A veces es sólo el aura. Esa bruma inaprensible que hace que un grupo de ancianos de los Cárpatos decida llevarte con ellos a una lectura de poesía privada en la que se toca la guitarra y se ofrecen licor y dulces locales. O que en una playa española se beba champagne bajo las estrellas celebrando un éxito profesional, como si fueran necesarios éxitos para beber champagne sobre la arena templada. A veces no es nada, pero siempre está ahí. Lo que hace que todos estén cómodos a tu lado. Que nadie se sienta extraño. Que acabes de llegar y fuera como si nunca hubieras dejado de estar.

Y, sin embargo, la soledad. La omnipresente soledad que te lleva a viajar solo. A ofrecer tu hermosa casa de Córcega junto a las transparentes aguas de Calví, mientras tú recorres Italia sin más compañía que la de los viejos amigos que esperas ir encontrando en el camino. Descubrirse en un monasterio de las montañas catalanas. Escuchar el silencio en el pico más alto. Despeinarte cuando el viento te muestra una caída de mil metros. Hacer mil fotos y en ninguna representarte a ti mismo. La soledad que duele, que hiere, que mata. La soledad de la que no pueden escapar las almas sensibles, los espíritus dulces, los que viven y mueren esclavos de su libertad y del dolor que ésta conlleva.

Aquel día nos citamos frente a un diminuto cuadro de Velázquez perdido en los pasillos de El Prado. Vistas de la Villa Medici. Minúsculo lienzo ignorado por la mayoría de los que pasan a su lado. Apenas conocido por aquellos que de verdad aman la pintura. Tras encontrarnos en el Barrio de las Letras con Blanca y sus hijos, y que uno te tomara por Papa Noel, esa tarde viví una de las escenas más perfectas que soy capaz de recordar: el atardecer recortado contra la escultura de El Ángel Caído del parque de El Retiro. ¿Recuerdas aquella noche en la Alhambra con el hada de las nieves? ¿El viaje a la islita de broma con la que había de ser?? El último día en Valencia.

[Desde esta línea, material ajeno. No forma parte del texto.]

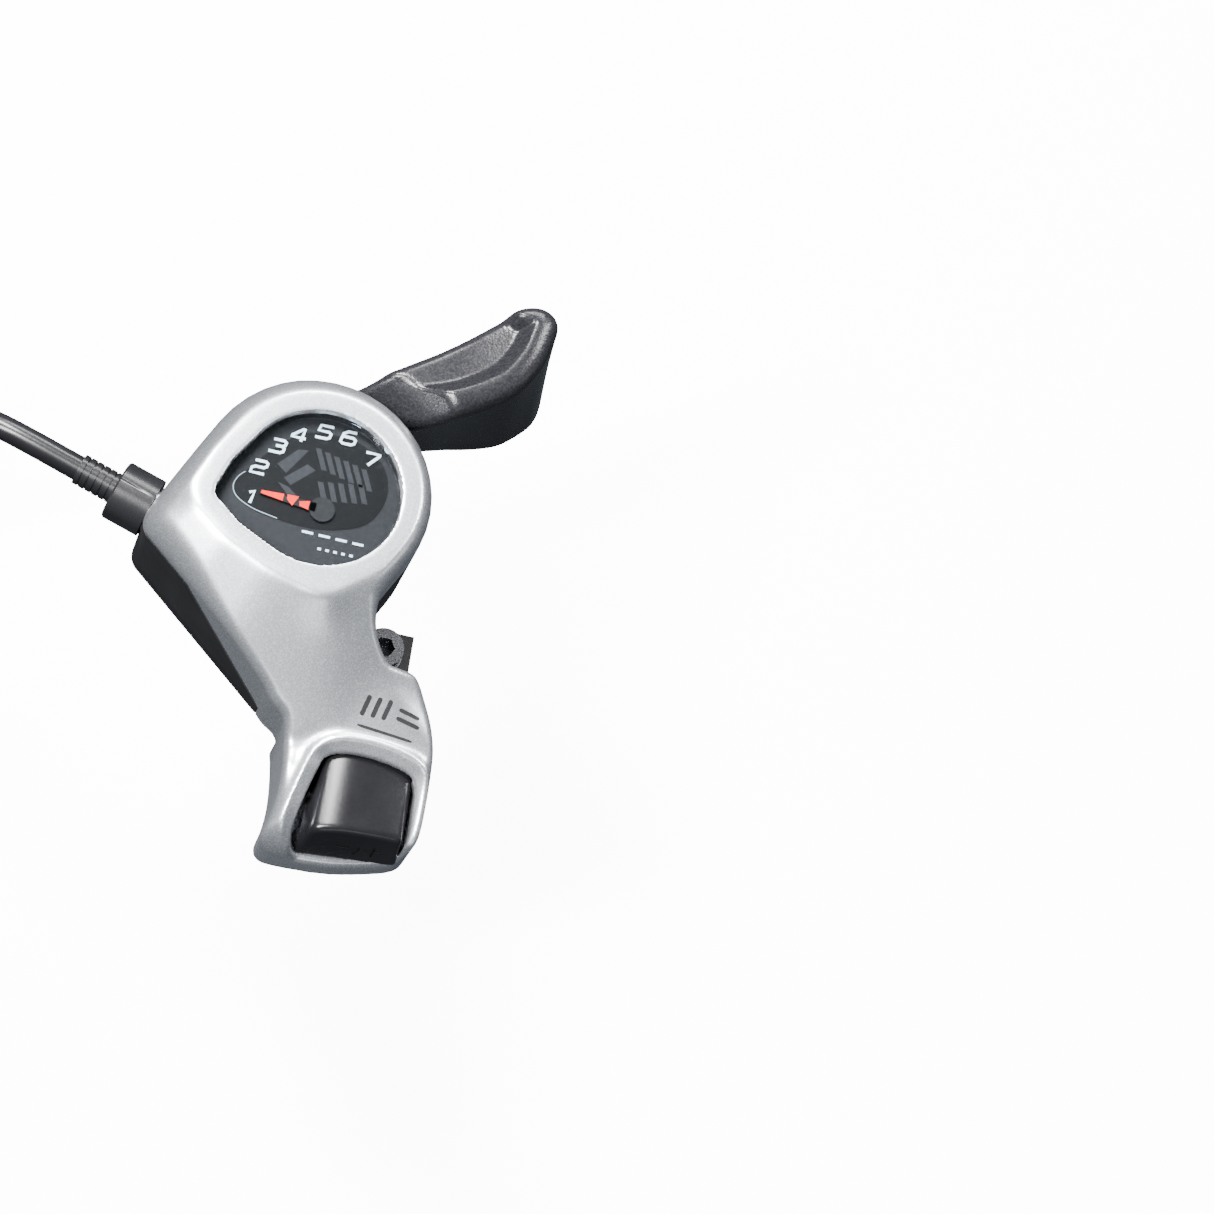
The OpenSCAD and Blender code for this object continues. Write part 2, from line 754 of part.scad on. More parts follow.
module needle_crank() {
    color("#2c2d30") translate([needle_c[0], needle_c[1], 0]) {
        translate([0, 0, crank_z + crank_t])
            cylinder(r = needle_shaft_r, h = needle_z - crank_z - crank_t);
        rotate([0, 0, crank_a]) translate([0, 0, crank_z]) difference() {
            union() {
                cylinder(r = 2.8, h = crank_t);
                translate([0, -2, 0]) cube([pin_reach - 1.2, 4, crank_t]);
                translate([pin_reach - 1.2, 0, 0]) cylinder(r = 2, h = crank_t);
            }
            translate([3.2, -pin_r - 0.3, -1]) cube([pin_reach - 4.4, 2 * pin_r + 0.6, 4]);
            translate([pin_reach - 1.2, 0, -1]) cylinder(r = pin_r + 0.3, h = 4);
        }
    }
}

module gear_needle() {
    color("orangered") translate([needle_c[0], needle_c[1], needle_z]) {
        cylinder(r = needle_shaft_r + 0.6, h = needle_t);
        rotate([0, 0, needle_a]) linear_extrude(needle_t)
            polygon([[0, -0.8], [needle_l, -0.3], [needle_l, 0.3], [0, 0.8]]);
    }
}

module holding_pawl() {
    tip = axle + (ratchet_r + 0.75) * [cos(pawl_a), sin(pawl_a)];
    color("slategray") difference() {
        translate([0, 0, pawl_z]) linear_extrude(pawl_t) {
            hull() {
                translate(pawl_c) circle(2.5);
                translate(tip) circle(0.5);
            }
            hull() {
                translate(pawl_c) circle(2);
                translate(tail_c) circle(tail_r);
            }
        }
        translate([pawl_c[0], pawl_c[1], 0]) cylinder(r = pawl_pin_r + run, h = overhang);
    }
}

module pawl_pin() {
    color("silver") translate([pawl_c[0], pawl_c[1], 0]) {
        translate([0, 0, floor_z]) cylinder(r = pawl_pin_r, h = pawl_z + pawl_t + 0.2 - floor_z);
        translate([0, 0, pawl_z + pawl_t + 0.15]) cylinder(r = 2.3, h = 0.7);
    }
}

// Wire spring that presses the pawl's tail, with one coil round a post of its own
module pawl_spring() {
    r = 0.3;
    z = floor_top + r + 0.1;
    color("silver") tube([
        [-21.6, 12, z], [-20.4, 9.6, z], [-18.8, 7.2, z], [-17.8, 5.6, z + 0.6],
        [-17, 4.6, z + 1.4], [-16.7, 4.2, z + 2.2], [-16.6, 4.1, pawl_z + 1.2]
    ], r, [0.6, 0.5, 0.62], 8);
}

module index_spring() {
    color("lightsteelblue") at_axle() rotate([0, 0, detent_a]) translate([0, 0, ratchet_z + 0.1])
        difference() {
            linear_extrude(1.9) polygon([
                [12.7, -6], [13.2, -6], [13.2, 12], [12.7, 12], [12.7, 1.2],
                [11.2, 0.2], [11.2, -0.3], [12.7, -0.7]
            ]);
            translate([10, 10, 1]) rotate([0, 90, 0]) cylinder(r = 0.7, h = 5);
        }
}

module index_screw() {
    color("dimgray") at_axle() rotate([0, 0, detent_a]) translate([12.7, 10, ratchet_z + 1.1])
        rotate([0, 90, 0]) {
            translate([0, 0, -0.5]) cylinder(r = 0.9, h = 0.5);
            cylinder(r = 0.7, h = 2.6);
        }
}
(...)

Pero al final todo se acabó. Tantas mujeres, de todas las edades, a las que vi caer a los pies de un hombre que las fascinaba con el frio encanto de quien no las necesita, pues amar es el mejor camino a no ser amado y la cortés indiferencia el único medio para que las almas vacías te adoren. Pobres necios, si supieran que es la más perfecta desesperación, el más terrible vacío, lo que lleva a la paz que ellos toman por plenitud.

Una noche, cenando contigo y con aquella que también se fue, reímos mientras ella, gran solterona, me decía que me casara, que el matrimonio da la felicidad, mientras tú te escandalizabas y me suplicabas que ni se me ocurriera, que tú lo habías hecho dos veces y en una de ellas la relación duró tanto como dura una luna de miel en un velero navegando por el Caribe.

Nunca creí que murieras joven. Pues joven eras aún. Te amenacé varias veces con llegar a viejo arruinado por tu atroz tren de vida. De hotel en hotel, de restaurante en restaurante, de ciudad en ciudad como si huyeras de una vida de la que sé que huías, pues, en ocasiones, cuando de verdad se toma conciencia de uno, no queda otra que escapar. Absurda y ridícula vida. Ni tan siquiera triste. El acordeón de un tango amargo. Un muelle roto.

Hasta que te vi por última vez, apenas unas horas, tras recorrer media España para decirte adiós. Te despediste de mí diciéndome nos veremos en el Infierno. Seguro que así será. Pues los grandes pecadores, aquellos que cometieron el peor de todos los pecados, el ansia enloquecida de libertad, sólo tienen un destino: arder en el fuego eterno. Allí nos veremos, amigo mío.